In the census of Diogo de Sousa (1514–1532), which was used to specify the annual payments to the archdiocese by the 140 residents, Afife is mentioned as a place within the municipality of Viana. A similar census by friar Baltasar Limpo (1551–1581) noted that Santa Cristina de Afife was part of the Terra de Viana, which was partially owned by the clergy of the Monastery of São Salvador.
In the 16th century, Afife was a rectory of the convent of São Domingos de Viana, and under the military jurisdiction of the Order of Christ.
Afife is located along the northern border of the municipality of Viana do Castelo, approximately 10 kilometres from the municipal seat. It is neighbours include the civil parish of Vila Praia de Âncora (municipality of Caminha) and Freixieiro de Soutelo (in the municipality of Viana do Castelo) to the north; the parish of Carreço, and a small area of the parish of Areosa, (within the municipality of Viana do Castelo) to the south; the parish of Outeiro to the east; and fronting the Atlantic Ocean in the west.
Situated between the ocean and Santa Luzia mountains, Afife is situated in an ecological landscape that includes white sand beaches, along its 4 miles (6.4 km) coast. The Cabanas River is the main affluente in the parish, whose source lies within the Santa Luzia Mountains, and crosses the parish (and village), while the Ribeira de Afife (and its three affluents: the Ribeira da Pedreira, Ribeira de Agrichousa and Ribeira do Fojo) compliment the water sources.
The beaches of Afife are isolated by a large curtain of dunes, whose growth have recently necessitated measure to limit desertification.
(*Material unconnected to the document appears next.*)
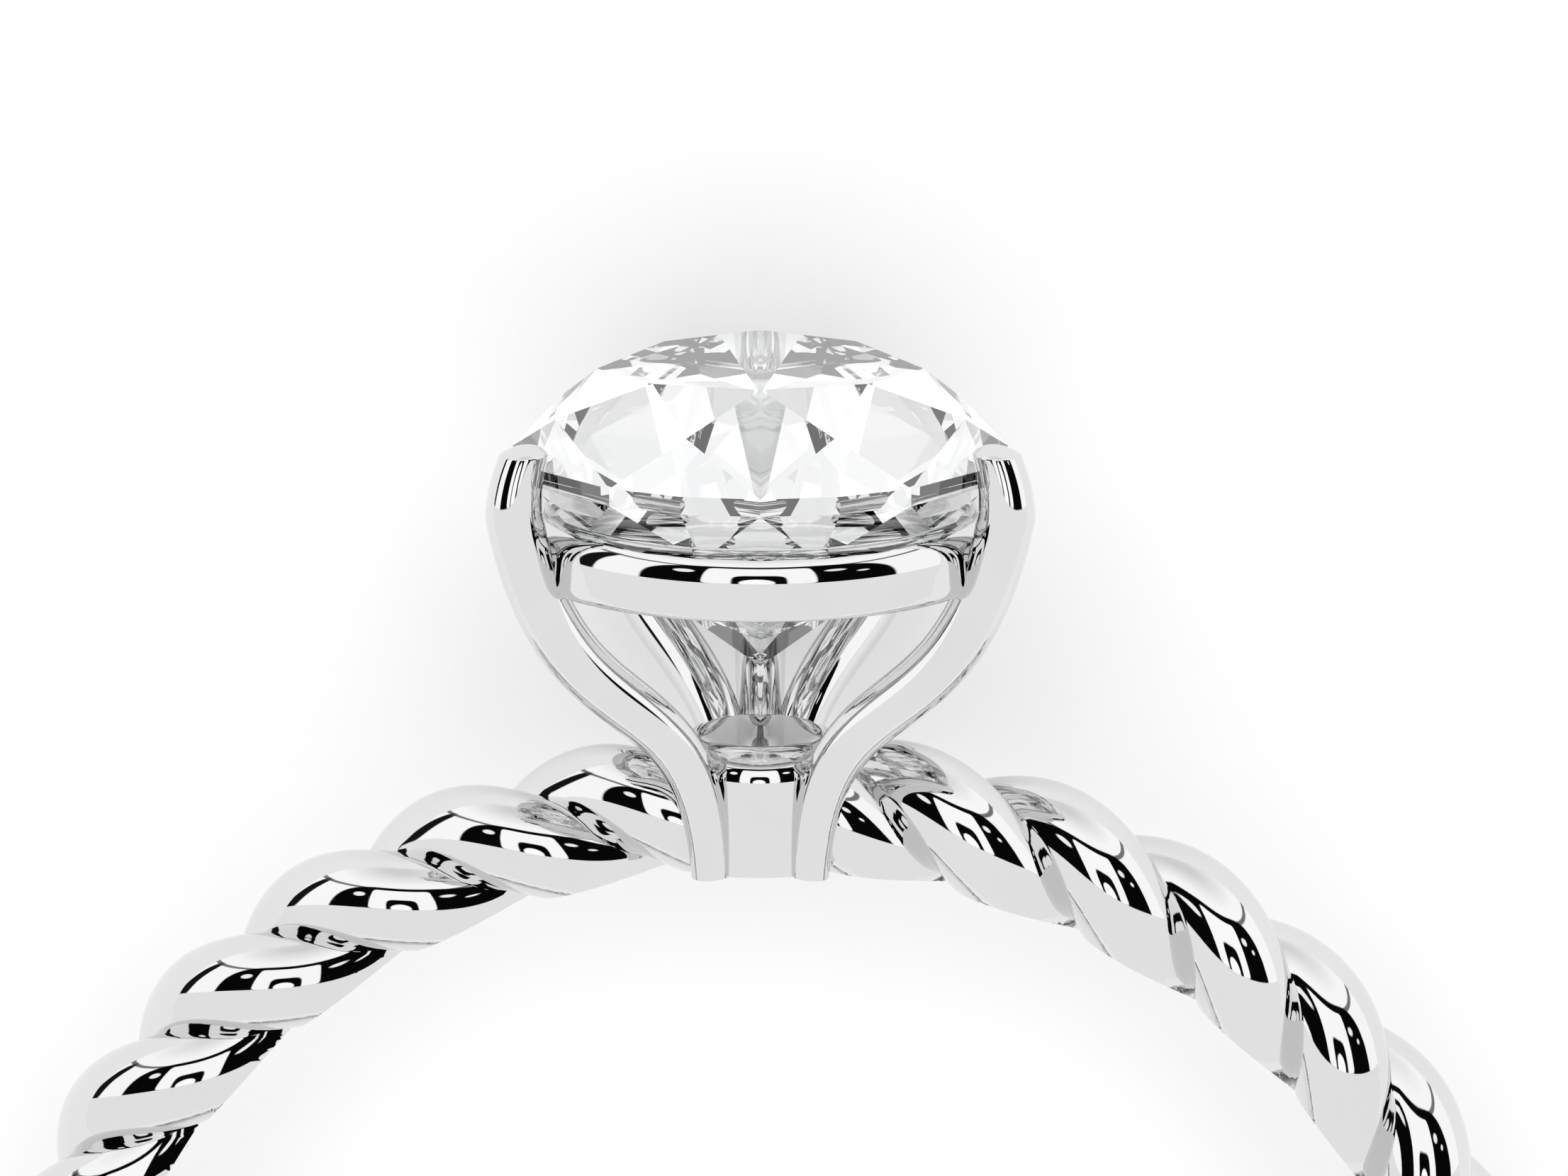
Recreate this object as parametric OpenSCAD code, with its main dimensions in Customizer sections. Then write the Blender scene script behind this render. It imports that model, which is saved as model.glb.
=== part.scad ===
// A solitaire ring: a pear cut stone in a five prong head, on a shank twisted from two strands.
// Each piece is drawn with the finger's axis along Y and the head up, then laid down as the ring rests.

/* [Twisted shank] */
// Inside diameter, the finger size
bore_d = 17; // [16:0.1:18.5]
// Diameter of each of the two strands
strand_d = 1.17; // [1.05:0.01:1.25]
// Width over both strands
rope_w = 1.89; // [1.75:0.01:1.95]
// Depth that the bore is polished into the strands
bore_shave = 0.4; // [0.3:0.01:0.45]
// Turns that each strand makes on its way round
twists = 16; // [12:1:18]
// Turn of the strands at the middle of the head, in degrees
twist_start = 0.9; // [-5:0.1:5]

/* [Base cup] */
// Diameter of the cup that joins the head to the shank
cup_d = 2.12; // [2:0.01:2.3]
// Height of the cup's top above the bore
cup_h = 1.5; // [1.45:0.01:1.7]
// Rounding round the cup's top
cup_round = 0.4; // [0.3:0.01:0.5]

/* [Pear stone] */
// Width of the stone
stone_w = 5.75; // [5.5:0.05:6.2]
// Length of the stone
stone_l = 7.7; // [7.2:0.05:8.2]
// Distance from the round end to the widest line
stone_round = 2.75; // [2.5:0.05:3]
// Distance of the round end in front of the shank's middle
stone_fwd = 3.1; // [2.9:0.05:3.3]
// Thickness of the girdle
girdle_t = 0.2; // [0.12:0.01:0.25]
// Height of the crown above the girdle
crown_h = 0.95; // [0.8:0.01:1.05]
// Depth of the pavilion below the girdle
pavilion_h = 2.47; // [2.3:0.01:2.7]
// Distance from the round end back to the culet
culet_back = 2.8; // [2.5:0.05:3.2]
// Gap between the culet and the cup's top
culet_gap = 0.87; // [0.7:0.01:1.1]

/* [Prongs] */
// Width of a prong
prong_w = 0.68; // [0.6:0.01:0.72]
// Thickness of a prong, from the stone outwards
prong_t = 0.68; // [0.6:0.01:0.72]
// Rounding of a prong's edges
prong_round = 0.26; // [0.15:0.01:0.28]
// Distance of a prong's middle outside the girdle
prong_out = 0.3; // [0.27:0.01:0.32]
// Height of the front prongs' tips above the girdle
prong_over = 0.31; // [0.25:0.01:0.4]
// Distance that each tip leans in over the stone
prong_lean = 0.18; // [0.1:0.01:0.22]
// Distance below the girdle at which a prong starts to lean in
prong_turn = 0.3; // [0.2:0.01:0.4]

/* [Gallery rail] */
// Height of the rail
rail_h = 0.79; // [0.7:0.01:0.9]
// Thickness of the rail
rail_t = 0.6; // [0.5:0.01:0.65]
// Height of the rounding along the rail's top edges
rail_round = 0.38; // [0.2:0.01:0.45]
// Width of that rounding
rail_shoulder = 0.28; // [0.15:0.01:0.3]
// Rounding along the rail's bottom edges
rail_soft = 0.12; // [0.06:0.01:0.2]
// Distance of the rail's outer face inside the girdle
rail_in = 0.05; // [0:0.01:0.15]
// Distance of the rail's top below the girdle
rail_drop = 0.46; // [0.4:0.01:0.6]

/* [Fit] */
// Clearance between the metal and the stone
seat_gap = 0.03; // [0.02:0.005:0.05]

/* [Hidden] */
metal = "#e2e2e4";
diamond = "#f4f8ff";

// Shank
bore_r = bore_d / 2;
rope_r = bore_r + rope_w / 2 - bore_shave;
strand_r = strand_d / 2;
strand_off = (rope_w - strand_d) / 2;
twist_rate = twists / rope_r;
lead = strand_off * twist_rate;
lead_cos = 1 / sqrt(1 + lead * lead);
strand_shear = twist_rate * strand_r * lead * lead_cos * 180 / PI;
strand_sides = 10;
rows_per_twist = 11;

// Heights above the finger's axis
foot_z = bore_r - 0.3;
cup_top = bore_r + cup_h;
culet_z = cup_top + culet_gap;
girdle_low = culet_z + pavilion_h;
girdle_top = girdle_low + girdle_t;
table_z = girdle_top + crown_h;

// Prongs: how high each climbs the cup's wall, and how much it thins to its foot and to its turn, as shares
prong_rise = 0.633;
foot_taper = 0.37;
turn_taper = 0.05;
prong_rows = 10;

// Rest on the floor, on the strands' far edge opposite the head and on the back prong
point_y = stone_l - stone_fwd;
rest_strand = rope_r * cos(90 / twists);
rest_point = point_y + prong_out + prong_t * (1 - turn_taper) / 2;
rest_run = [rest_point - strand_off, girdle_low - prong_turn + rest_strand];
rest_tilt = atan2(rest_run[0], rest_run[1]) - asin(strand_r / norm(rest_run));
rest_h = strand_off * cos(rest_tilt) + rest_strand * sin(rest_tilt) + strand_r;

// Stone
wide_y = stone_round - stone_fwd;
tail_l = stone_l - stone_round;
tail_curve = 1.8;
culet = [0, culet_back - stone_fwd];
star_share = 0.55;
lower_share = 0.72;

// One row for each main facet from the round end to the point: its place on the girdle, as a share of the
// half outline, then its corner of the table, across as a share of the half width, and along from the
// widest line as a share of the round end, where negative, or of the tail
cut = [
    [0, 0, -0.5],
    [0.2, 0.425, -0.38],
    [0.5, 0.655, -0.065],
    [0.69, 0.395, 0.285],
    [1, 0, 0.425],
];

// One row for each prong: its foot's turn round the cup from the front, in degrees, its place on the
// girdle, the pull of its curve, outwards as a share of its reach and up as a share of its height, and
// its tip's height above the girdle as a share of the front prongs'
prongs = [
    [33, 0.345, 0.745, 0.37, 1],
    [-33, -0.345, 0.745, 0.37, 1],
    [165, 0.823, 1.06, 0.345, 0.75],
    [-165, -0.823, 1.06, 0.345, 0.75],
    [180, 1, 0.86, 0.28, 0.5],
];

// One row for each step of a tip up to its rim and over its low dome: how far it has climbed, and its
// size beside the prong's
tip_steps = [
    [0.2, 0.89],
    [0.45, 0.87],
    [0.7, 0.84],
    [0.885, 0.82],
    [0.93, 0.65],
    [0.97, 0.4],
    [1, 0.12],
];
rail_rows = 36;

function turned(p, a) = [p[0] * cos(a) - p[1] * sin(a), p[0] * sin(a) + p[1] * cos(a)];
function unit(v) = v / norm(v);
function crossed(a, b) = a[0] * b[1] - a[1] * b[0];
function meet(p, d, q, e) = p + d * crossed(q - p, e) / crossed(d, e);

// Triangles between rows of n points each, closed into a loop or capped at both ends
function skin(rows, n, loop) = concat(
    [for (i = [0 : rows - (loop ? 1 : 2)], j = [0 : n - 1])
        let (a = i * n, b = (i + 1) % rows * n, k = (j + 1) % n)
            each [[a + j, a + k, b + k], [a + j, b + k, b + j]]],
    loop ? [] : [[for (j = [n - 1 : -1 : 0]) j], [for (j = [0 : n - 1]) (rows - 1) * n + j]]);

module swept(rows, loop) {
    polyhedron(points = [for (r = rows) each r], faces = skin(len(rows), len(rows[0]), loop), convexity = 8);
}

// Rounded rectangle with three points to each corner
function rounded(w, t, r) = [for (q = [0 : 3], a = [0, 45, 90])
    let (sx = q == 0 || q == 3 ? 1 : -1, sy = q < 2 ? 1 : -1)
        [sx * (w / 2 - r) + r * cos(90 * q + a), sy * (t / 2 - r) + r * sin(90 * q + a)]];

// Outline of one strand in a plane through the finger's axis
function strand_point(a) =
    turned([strand_off + strand_r * cos(a), strand_r * lead_cos * sin(a)], strand_shear * sin(a));

// Angle at which a strand meets its neighbour, found by halving
function groove_angle(low, high, n) = let (mid = (low + high) / 2)
    n == 0 ? mid : strand_point(mid)[0] > 0 ? groove_angle(mid, high, n - 1) : groove_angle(low, mid, n - 1);
groove = groove_angle(60, 150, 20);
rope_outline = [for (s = [0, 180], i = [0 : strand_sides - 1])
    turned(strand_point(groove * (2 * i / strand_sides - 1)), s)];

// Outline of the stone, from its round end at 0 to its point at 1 on the right and at -1 on the left
function pear(place) = let (s = 2 * abs(place) - 1, side = place < 0 ? -1 : 1)
    s < 0 ? [side * stone_w / 2 * sin(180 * abs(place)), wide_y - stone_round * cos(180 * abs(place))]
    : [side * stone_w / 2 * (1 - pow(s, tail_curve)), wide_y + tail_l * s];

// Direction of the stone's outline, and the direction out of it
function along(place) = let (s = 2 * abs(place) - 1, side = place < 0 ? -1 : 1)
    unit(s < 0 ? [stone_w / 2 * cos(180 * place), side * stone_round * sin(180 * abs(place))]
    : [-stone_w / 2 * tail_curve * pow(s, tail_curve - 1), side * tail_l]);
function outwards(place) = abs(place) == 1 ? [0, 1] : [along(place)[1], -along(place)[0]];

// Corner where facets i and i + 1 meet at height z, when each runs from the girdle to its own end
function facet_tip(i, ends, rim, end_z, z) = let (
    s = (z - rim) / (end_z - rim),
    g = [for (k = [i, i + 1]) pear(cut[k][0])],
    d = [for (k = [i, i + 1]) abs(cut[k][0]) == 1 ? [1, 0] : along(cut[k][0])],
    m = meet(g[0] + (ends[i] - g[0]) * s, d[0], g[1] + (ends[i + 1] - g[1]) * s, d[1])) [m[0], m[1], z];

// Corners of the right half of the stone
table_corners = [for (c = cut) [c[1] * stone_w / 2, wide_y + c[2] * (c[2] < 0 ? stone_round : tail_l)]];
stone_corners = concat(
    [for (t = table_corners) [t[0], t[1], table_z]],
    [for (i = [0 : 3]) facet_tip(i, table_corners, girdle_top, table_z, girdle_top + star_share * crown_h)],
    [for (i = [0 : 0.5 : 4], z = [girdle_low, girdle_top])
        let (g = pear((cut[floor(i)][0] + cut[ceil(i)][0]) / 2)) [g[0], g[1], z]],
    [for (i = [0 : 3]) facet_tip(i, [for (c = cut) culet], girdle_low, culet_z,
        girdle_low - (1 - lower_share) * pavilion_h)],
    [[culet[0], culet[1], culet_z]]);

module cut_stone() {
    corners = concat(stone_corners, [for (c = stone_corners) [-c[0], c[1], c[2]]]);
    hull() polyhedron(points = corners, faces = [for (i = [0 : len(corners) - 3]) [i, i + 1, i + 2]]);
}

module twisted_shank() {
    rows = twists * rows_per_twist;
    swept([for (i = [0 : rows - 1]) let (t = 360 * i / rows)
        [for (p = rope_outline) let (q = turned(p, twist_start - twists * t))
            [(rope_r + q[0]) * sin(t), q[1], (rope_r + q[0]) * cos(t)]]], true);
}

module base_cup() {
    flat = cup_d / 2 - cup_round;
    rotate_extrude($fn = 48) polygon(concat(
        [[0, foot_z], [cup_d / 2, foot_z]],
        [for (a = [0 : 18 : 90]) [flat + cup_round * cos(a), cup_top + cup_round * (sin(a) - 1)]],
        [[0, cup_top]]));
}

// Rises up the cup's wall, sweeps out under the stone and turns up past the girdle
module prong(turn, place, pull_out, pull_up, over) {
    foot = cup_d / 2 * [sin(turn), -cos(turn)];
    reach = pear(place) + prong_out * outwards(place) - foot;
    run = norm(reach);
    rise = girdle_low - prong_turn - foot_z;
    climb = prong_turn + girdle_t + over * prong_over;
    pulls = [[0, 0], [0, prong_rise * rise], [pull_out * run, pull_up * rise], [run, rise]];
    curve = [for (i = [0 : prong_rows]) let (s = i / prong_rows, r = 1 - s, w = [r * r * r, 3 * r * r * s,
        3 * r * s * s, s * s * s]) [w * pulls, 1 - foot_taper * r * r * r - turn_taper * s * s * s]];
    spine = concat(curve, [for (t = tip_steps)
        [[run - t[0] * t[0] * prong_lean, rise + t[0] * climb], t[1]]]);
    out = reach / run;
    swept([for (i = [0 : len(spine) - 1]) let (
        d = i > prong_rows ? [0, 1] : unit(spine[i + 1][0] - spine[max(i - 1, 0)][0]),
        c = spine[i][0])
            [for (p = spine[i][1] * rounded(prong_t, prong_w, prong_round)) let (
                q = c + p[0] * [d[1], -d[0]],
                r = foot + q[0] * out + p[1] * [out[1], -out[0]]) [r[0], r[1], foot_z + q[1]]]], false);
}

// Follows the stone's outline under its girdle
module gallery_rail() {
    point_half = atan2(stone_w / 2 * tail_curve, tail_l);
    section = [for (q = [0 : 3])
        let (top = q < 2, side = q == 0 || q == 3 ? 1 : -1,
            wide = top ? rail_shoulder : rail_soft, high = top ? rail_round : rail_soft)
                for (a = [90 * q : top ? 22.5 : 45 : 90 * q + 90])
                    [side * (rail_t / 2 - wide) + wide * cos(a) - rail_in - rail_t / 2,
                        (top ? -high : high - rail_h) + high * sin(a)]];
    swept([for (i = [0 : rail_rows - 1]) let (
        place = 2 * i / rail_rows - 1,
        n = outwards(place) / (i == 0 ? sin(point_half) : 1))
            [for (p = section) let (g = pear(place) + p[0] * n)
                [g[0], g[1], girdle_low - rail_drop + p[1]]]], true);
}

// Turns the ring from upright to how it rests, centred over the floor
module laid() {
    top = table_corners[4];
    far = (rope_r + strand_off) * cos(rest_tilt) + strand_r;
    near = table_z * cos(rest_tilt) + top[1] * sin(rest_tilt);
    translate([0, (far - near) / 2, rest_h]) rotate([rest_tilt - 90, 0, 0]) children();
}

module mounting() {
    color(metal) laid() difference() {
        union() {
            twisted_shank();
            base_cup();
            for (p = prongs) prong(p[0], p[1], p[2], p[3], p[4]);
            gallery_rail();
        }
        rotate([90, 0, 0]) cylinder(r = bore_r, h = 3 * rope_w, center = true, $fn = 180);
        translate([0, wide_y, girdle_low]) scale([1 + 2 * seat_gap / stone_w, 1 + 2 * seat_gap / stone_l,
            1 + 2 * seat_gap / (pavilion_h + crown_h)]) translate([0, -wide_y, -girdle_low]) cut_stone();
    }
}

module pear_stone() {
    color(diamond) laid() cut_stone();
}

mounting();
pear_stone();
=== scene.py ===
import bpy
import math
from mathutils import Matrix, Vector


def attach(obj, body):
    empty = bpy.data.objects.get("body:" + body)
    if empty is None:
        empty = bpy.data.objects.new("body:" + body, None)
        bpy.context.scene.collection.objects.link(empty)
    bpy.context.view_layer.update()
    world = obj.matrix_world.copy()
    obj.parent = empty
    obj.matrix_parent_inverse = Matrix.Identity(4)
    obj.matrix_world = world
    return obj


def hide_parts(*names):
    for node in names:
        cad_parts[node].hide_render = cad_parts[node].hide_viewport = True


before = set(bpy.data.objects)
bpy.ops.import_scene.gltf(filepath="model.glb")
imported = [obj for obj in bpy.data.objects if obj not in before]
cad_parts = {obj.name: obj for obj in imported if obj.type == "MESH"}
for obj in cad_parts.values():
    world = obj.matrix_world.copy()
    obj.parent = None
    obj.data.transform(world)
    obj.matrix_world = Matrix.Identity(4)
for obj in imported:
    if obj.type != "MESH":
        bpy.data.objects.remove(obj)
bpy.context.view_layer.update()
print("frame loaded")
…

Historically, Afife was a place known for fish captures and, for a time, whaling. One of the few economic industries along the coast was the collection of seaweed, an industry controlled by a rigorous agreement between the participants. A job handled by women, the seaweed was transported to the dunes after collection, dried and then sold from large mounds to farmers.
The fertile lands, which have supported the majority of its citizens throughout the centuries, have been supported by several small parcels. Tourism, small industry and commerce are the primary industries in the region. Initially based on primary sector industries, the economy in this parish has benefiteed from its location along the Atlantic Ocean, and, over the last few decades, reoriented its economy. After the 18th century, decorative gesso became an important contribution to the local economy, supported by professional programs to teach the skill.
Traditional festivals in the parish include: the festival of São João (held on 24 June); Santo António (13 June); and Nossa Senhora da Lapa (between 12 and 14 July).
Gastronomically, the parish is known for Robalo com algas, arroz doce de Afife, filhoses and sanguinha.
The main socio-cultural organizations include the Casino Afifense, ADA – Associação Desportiva Afifense, NAIAA – Núcleo Amador de Investigação Arqueológica de Afife, Ronda da Costa Verde and Grupo de Danças e Cantares de Afife, APCA – Associação de Protecção e Conservação do Ambiente.